-- Begin DATASET EXCERPT --

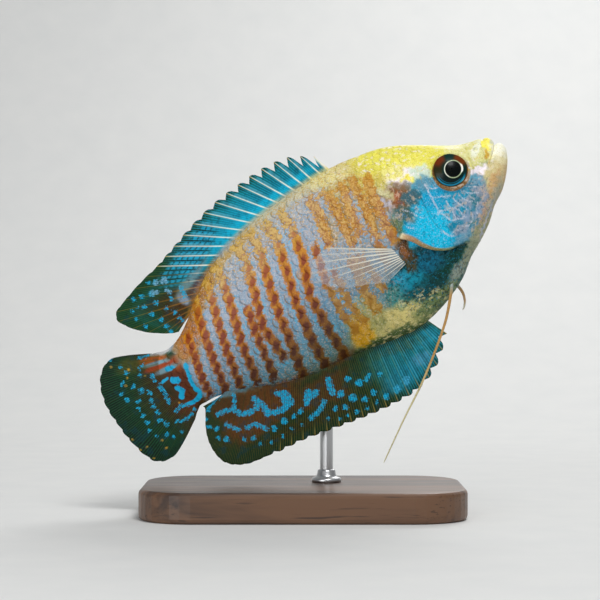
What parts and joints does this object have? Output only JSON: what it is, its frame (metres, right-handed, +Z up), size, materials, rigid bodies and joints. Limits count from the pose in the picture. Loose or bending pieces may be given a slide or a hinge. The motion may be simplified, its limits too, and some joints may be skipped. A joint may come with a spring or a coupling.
{
  "type": "dwarf gourami",
  "caption": "Still, life-size male dwarf gourami, nose up, with spread ridged fins and thread-like pelvic fins, on a small flat base with one rod.",
  "frame": {"origin": "middle of the stand base's underside", "axes": "+X level, towards the side the head points to; +Y towards the fish's left; +Z up. The fish's long axis is pitched 35 degrees nose up from +X."},
  "size_m": [0.0686, 0.034, 0.0632],
  "materials": {
    "head_skin": "wet, bright blue with a yellow forehead",
    "trunk_skin": "wet scales with red and pale blue bars",
    "stalk_skin": "wet scales with red-brown and blue-grey bars",
    "eye": "wet and glossy",
    "dorsal_membrane": "wet fin membrane, blue and green",
    "anal_membrane": "wet fin membrane, dark green",
    "caudal_membrane": "wet fin membrane, dark green",
    "clear_membrane": "clear membrane with pale rays",
    "thread": "smooth and slightly wet",
    "stand_wood": "dark satin varnish",
    "stand_metal": "satin"
  },
  "bodies": {
    "root": {"head": "head_skin", "trunk": "trunk_skin", "tail_stalk": "stalk_skin", "eye_right": "eye", "eye_left": "eye", "dorsal_fin": "dorsal_membrane", "anal_fin": "anal_membrane", "caudal_fin": "caudal_membrane", "pectoral_fin_right": "clear_membrane", "pectoral_fin_left": "clear_membrane", "pelvic_fin_right": "thread", "pelvic_fin_left": "thread", "stand_base": "stand_wood", "stand_rod": "stand_metal"}
  },
  "joints": []
}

-- End DATASET EXCERPT --

== WORK REQUIRED ==
Your task is to repeat the data exactly; please include every line.

== CORRECT OUTPUT ==
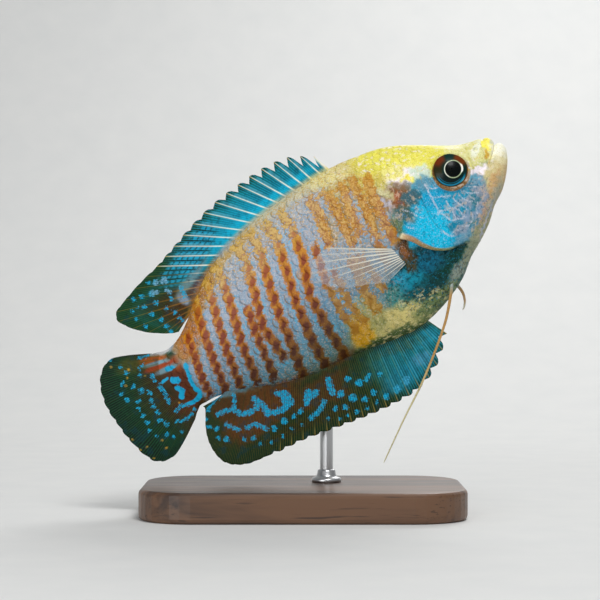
What parts and joints does this object have? Output only JSON: what it is, its frame (metres, right-handed, +Z up), size, materials, rigid bodies and joints. Limits count from the pose in the picture. Loose or bending pieces may be given a slide or a hinge. The motion may be simplified, its limits too, and some joints may be skipped. A joint may come with a spring or a coupling.
{
  "type": "dwarf gourami",
  "caption": "Still, life-size male dwarf gourami, nose up, with spread ridged fins and thread-like pelvic fins, on a small flat base with one rod.",
  "frame": {"origin": "middle of the stand base's underside", "axes": "+X level, towards the side the head points to; +Y towards the fish's left; +Z up. The fish's long axis is pitched 35 degrees nose up from +X."},
  "size_m": [0.0686, 0.034, 0.0632],
  "materials": {
    "head_skin": "wet, bright blue with a yellow forehead",
    "trunk_skin": "wet scales with red and pale blue bars",
    "stalk_skin": "wet scales with red-brown and blue-grey bars",
    "eye": "wet and glossy",
    "dorsal_membrane": "wet fin membrane, blue and green",
    "anal_membrane": "wet fin membrane, dark green",
    "caudal_membrane": "wet fin membrane, dark green",
    "clear_membrane": "clear membrane with pale rays",
    "thread": "smooth and slightly wet",
    "stand_wood": "dark satin varnish",
    "stand_metal": "satin"
  },
  "bodies": {
    "root": {"head": "head_skin", "trunk": "trunk_skin", "tail_stalk": "stalk_skin", "eye_right": "eye", "eye_left": "eye", "dorsal_fin": "dorsal_membrane", "anal_fin": "anal_membrane", "caudal_fin": "caudal_membrane", "pectoral_fin_right": "clear_membrane", "pectoral_fin_left": "clear_membrane", "pelvic_fin_right": "thread", "pelvic_fin_left": "thread", "stand_base": "stand_wood", "stand_rod": "stand_metal"}
  },
  "joints": []
}